Since it was Sunday and most of the stores were closed we hit a nice church social for something to drink (the beer was flowing and the food looked great-our kind of church!).

Since we got in a nice hilly 100k before lunch AND we had ridden plenty in the last week we put part 2 of our plan into action.

After lunch we made like tourists. Got out of the cycling gear, took a nice shower, ate a long leisurely lunch took a casual ride around town and while all of the other tandems were out riding we stayed on the boat and cruised down the river. 

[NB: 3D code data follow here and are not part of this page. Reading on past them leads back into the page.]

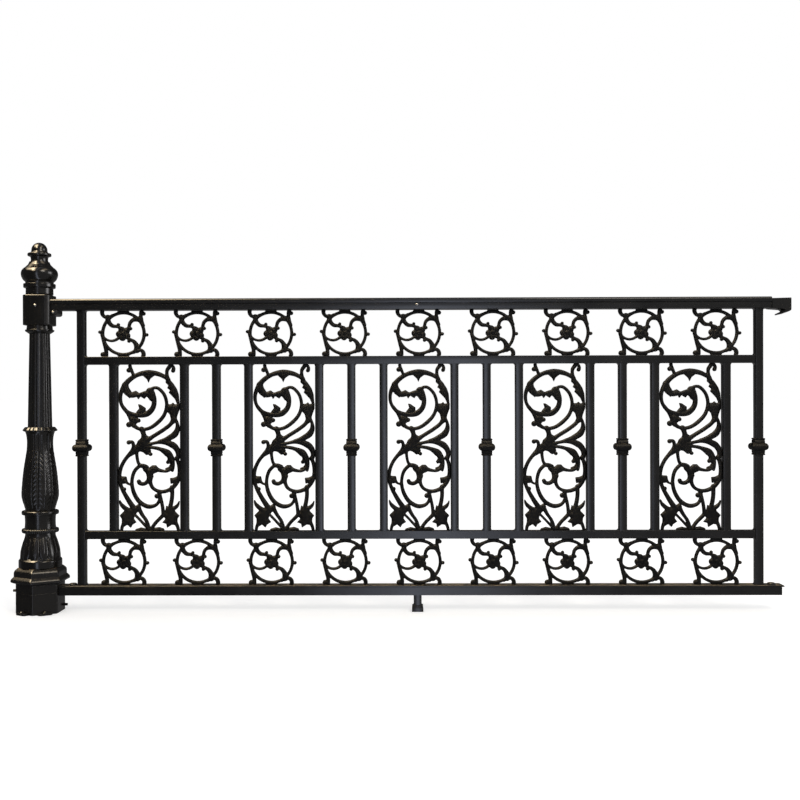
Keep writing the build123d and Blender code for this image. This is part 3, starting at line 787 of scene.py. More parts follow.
@dataclass
class Rails:
    """Top and bottom rails with their end fittings, and the two sub-rails."""

    finishes: Finishes
    plug_radius: float = 12.0

    def along(
        self, node: str, section: Array | None = None, rounding: float = 2.4, bevel: float = 0.8,
        finish: bpy.types.Material | None = None,
    ) -> None:
        """Replace a straight rail by its section carried along the fence.

        Args:
            node: node that it stands for.
            section: outline about the middle of its box, or none for a plain one.
            rounding: corner radius of the plain section.
            bevel: inset of its end faces.
            finish: its paint, or none for the bars' own.
        """
        span = node_span(node)
        if section is None:
            section = box_section(span.half[1], span.half[2], rounding)
        shell = Shell()
        shell.prism(section, bevelled(span.low[0], span.high[0], bevel), Axis.ALONG, (span.middle[1], span.middle[2]))
        shell.build(f"dressed_{node}", Slot.BAR, finish or self.finishes.bar, (node,))

    def deep(self, node: str, outline: list[Triple], name: str) -> None:
        """Replace a fitting by its side outline carried from front to back.

        Args:
            node: node that it stands for.
            outline: (x, z, rounding) corners about the middle of its box.
            name: name of the piece.
        """
        span = node_span(node)
        shell = Shell()
        shell.prism(
            rounded(outline, steps=5), bevelled(span.low[1], span.high[1], 0.8), Axis.DEEP,
            (span.middle[0], span.middle[2]),
        )
        shell.build(name, Slot.BAR, self.finishes.bar, (node,))

    def build(self) -> None:
        """Build the rails and their fittings."""
        _, across, up = node_span("top_rail_body").half
        body = [(-across, -up, 2.4), (across, -up, 2.4), (across, up, 0.5), (-across, up, 0.5)]
        self.along("top_rail_body", rounded(body, steps=4))
        _, across, up = node_span("top_rail_cap").half
        cap = [
            (4 - across, -up, 0.3), (across - 4, -up, 0.3), (across, 3.4 - up, 0.8), (across, up, 9),
            (-across, up, 9), (-across, 3.4 - up, 0.8),
        ]
        self.along("top_rail_cap", rounded(cap, steps=8))
        # The bottom rail, cover and plugs take the bottom paint, whose brownish top faces are dust and a painted warm
        # reflection.
        self.along("bottom_rail", rounding=1.0, finish=self.finishes.walked)
        self.along("bottom_rail_cover", rounding=0.7, bevel=0.6, finish=self.finishes.walked)
        self.along("lower_sub_rail", rounding=0.8)
        self.along("upper_sub_rail", rounding=0.8)
        right, _, top = node_span("top_rail_end_bracket").half
        bottom = 16 - top
        self.deep(
            "top_rail_end_bracket",
            [
                (-right, top - 2.5, 1), (right, top - 1, 2), (right, bottom - 2, 3), (right - 6, bottom - 6, 2),
                (right - 33, bottom - 15.6, 0.8), (right - 34, bottom - 12.6, 0.8), (right - 16, bottom - 4, 2),
                (right - 22, bottom + 1, 2), (-right, bottom + 4, 0.5),
            ],
            "dressed_end_bracket",
        )
        right, _, top = node_span("post_rail_cradle").half
        self.deep(
            "post_rail_cradle", [(-right, top, 0.5), (right, top, 1), (right, -top, 13), (-right, -top, 0.5)],
            "dressed_rail_cradle",
        )
        self.plugs()

    def plugs(self) -> None:
        """Round plugs that close the cover strip's ends."""
        span, radius = node_span("bottom_rail_plugs"), self.plug_radius
        profile = closed_profile([(radius, -1, 0), (radius, span.high[2] - span.low[2], 3.5)])
        shell = Shell()
        for centre in (span.low[0] + radius, span.high[0] - radius):
            shell.lathe(profile, 40, None, (centre, 0, span.low[2]))
        shell.build("dressed_rail_plugs", Slot.BAR, self.finishes.walked, ("bottom_rail_plugs",))


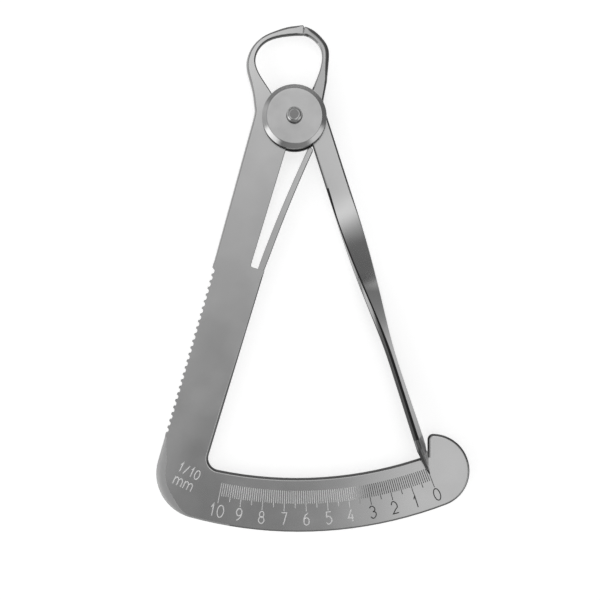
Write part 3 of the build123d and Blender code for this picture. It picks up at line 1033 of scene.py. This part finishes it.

We had the whole boat to ourselves! It was a great way to decompress and get into a more casual touring mode.

We were styling!


----------



## MB1 (Jan 27, 2004)

Don't want to be late for lunch!

The first day of our Santana Tandem tour worked out so well we decided to apply the same plan on day 2. Get up early, ride early and long on our own, then be tourists the rest of the day (making sure of course to be back to the boat in time for some fab food!).

It was a great way to see the world.


----------



## MB1 (Jan 27, 2004)

Tourist stuff.

The towns we stopped at were amazing to these American eyes (the ice cream was pretty darn good too).

This was our afternoon walk around Durnstein. About typical of every afternoon on our vacation.


----------



## MB1 (Jan 27, 2004)

The boat cruised overnight from Durnstein to Vienna and we woke up on the outskirts of town.

It was strongly suggested that Vienna wasn't the ideal place for 70 tandems to go cruising. Most of the folks headed straight into town via taxi or train right after breakfast. I would have faced a stoker rebellion if we didn't go for a ride first. 

We headed upstream for a nice fast 2 hour morning ride. 

Always a good way to start the day.


----------



## MB1 (Jan 27, 2004)

Vienna.

But first a short tram ride.

To tell the truth Vienna bored us.

Sure it was an amazing city but we wern't on our bikes and we were on a cycling vacation. I kept noticing my stoker checking out the hordes of riders in the city and I knew she was thinking we could do that no problem. No different than riding in DC really.

I did have a good time with the camera and Miss M shopped, shopped and shopped but didn't buy anything. Heck, we live in a city not too much different than Vienna and the thrill just wasn't there.

Fortunately we had a couple more days of riding ahead of us-and it turned out to be fantastic and very unlike the riding we had done so far. Coming in part 3 of course.......


----------



## MarkS (Feb 3, 2004)

MB1 said:


> Fortunately we had a couple more days of riding ahead of us-and it turned out to be fantastic and very unlike the riding we had done so far. Coming in part 3 of course.......


I have enjoyed parts 1 and 2; looking forward to part 3.


----------



## Fixed (May 12, 2005)

*you're killin me*

Wow. Looks fantastic. I'm very envious.


----------